People living in Europe during this time had a curiosity about Native Americans. Pight capitalized on this interest and the sensation caused by the spectacular dark-blue tattoos that covered the bodies of his two captives. Pight made up costumes for Okchalincha and Tvstvnvke and concocted sensational stories about their past and his own. He began charging fees for Okchalincha and Tvstvnvke to appear as spectacles at theaters and in circuses around London. Perhaps most humiliatingly, Pight brought paying customers to the men’s living quarters, to observe their tattoos and inspect them like works of art in a gallery, as they stood still and stone-faced. Pight even once had them perform a war dance at a London woodwind concert.
While the sites, settings, and cultural juxtapositions must have sometimes been pretty interesting, Okchalincha and Tvstvnvke were prisoners of war, being forced to act against their will. Neither of the Native men spoke English; Pike was the only person in their lives that they could communicate with, apparently through the Mobilian trade jargon. Pike, jealous of profits and not wanting to lose control over the men, did his best to keep them from interacting with other people. Nevertheless, the two became quite popular in London. They were entertained by nobility, given tours of London landmarks, and several times invited to an audience with King George I.
After about six months, the profitability of these spectacles Story of a Choctaw POW comes to light after 300 years started to wane for Pight. He took Okchalincha and Tvstvnvke to Paris against their will, where he hired them out as mascots for the unpopular American Company. Thereafter, the three disappear from the historical record, but reappear in present day Germany in 1722. Eventually, Pight got tired of touring, and boarded the two men in Dresden, attempting to sell them as curiosities to King Augustus. This situation allowed them to interact more with the local people. From the writings of these people, we start to see a bit of the human side of the two men.

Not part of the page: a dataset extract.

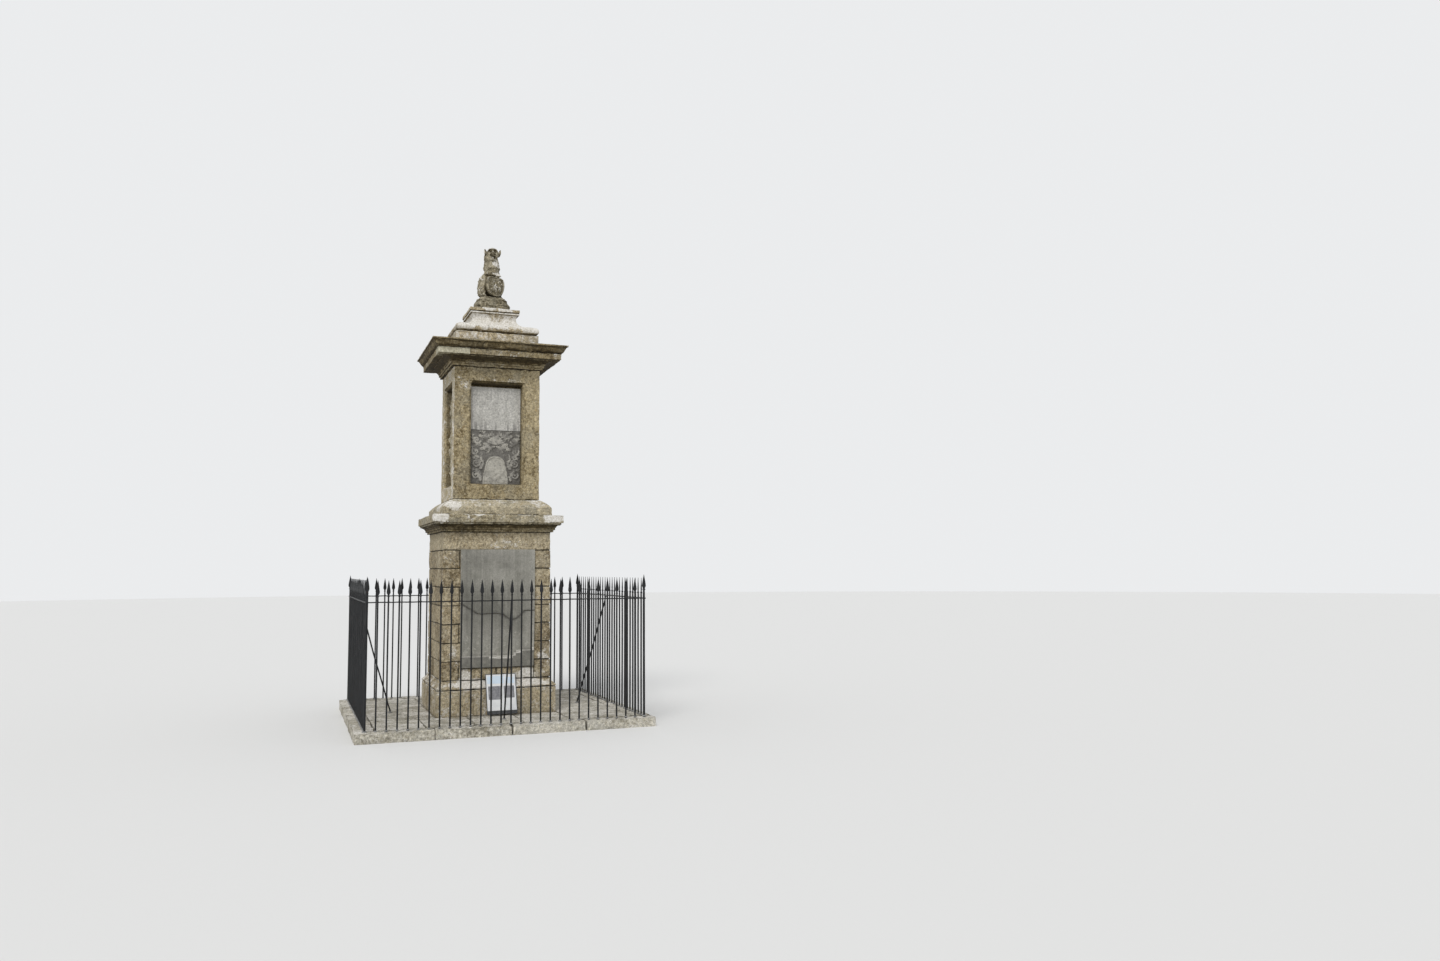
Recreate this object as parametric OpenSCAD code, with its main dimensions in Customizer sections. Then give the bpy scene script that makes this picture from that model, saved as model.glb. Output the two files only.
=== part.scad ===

We learn that Okchalincha and Tvstvnvke wanted to return to their homelands, that they thought European clothing was silly, that they liked European beds and enjoyed smoking. We learn that they had scars on their bodies from battle wounds. The two were noteworthy among Europeans for their honesty. They had an excellent sense of direction, and rarely got lost, even in the streets of towns unfamiliar to them. We also learn that Tvstvnvke was learning to paint, depicting the cities that they traveled through. Okchalincha had a reserved personality, and Tvstvnvke liked to make him laugh.
The Europeans who were interacting with these two men, seem to have respected them. Some expressed regret that they had come under Pight’s control. Okchalincha and Tvstvnvke had a surprisingly broad influence in Europe. They are mentioned in The Half-Pay Officer, an English comedy and in several period satires. They were the background for a character in the French play Arlequin Sauvage, and their names found their way into a Masonic ritual. Multiple paintings and statues of them were commissioned by wealthy Europeans.
One image of Okchalincha (Fig. 1) survives. In 1723, Pight sold Okchalincha and Tvstvnvke to King Augustus. By this point, they had started to learn the German language. In Pight’s absence, they finally had an opportunity to freely interact with other people, and they made friends with some of the Protestant citizens of the town. Tragically, much like the Choctaw’s alliance with France, this friendship pulled the two men into an international struggle between Protestantism and Catholicism. Following the encouragement of their new friends, Okchalincha and Tvstvnvke were baptized into the Protestant faith as Friedrich Christian and August Christian. This was done without the King’s permission.
In punishment, he decided to gift them to the Czarina of Russia, moving them to an area where they knew absolutely no one. Okchalincha and Tvstvnvke disappear from the known historical record in October 1724 riding in a carriage, ultimately headed for Russia. Tears were in their eyes as they left their friends and headed for an area then experiencing a plague epidemic. Okchalincha was 29 years old. In their lifetimes, Okchalincha’s family members never found out what happened to him, heard the fantastic and sad story of his years touring Europe, or knew that years after his capture, he was still out there alive and wanting to come home. It is hoped that by telling his story to the Choctaw people, even 300 years later, some small measure of closure is provided and some due respect is given to Okchalincha for the difficult and also incredible path that he traveled.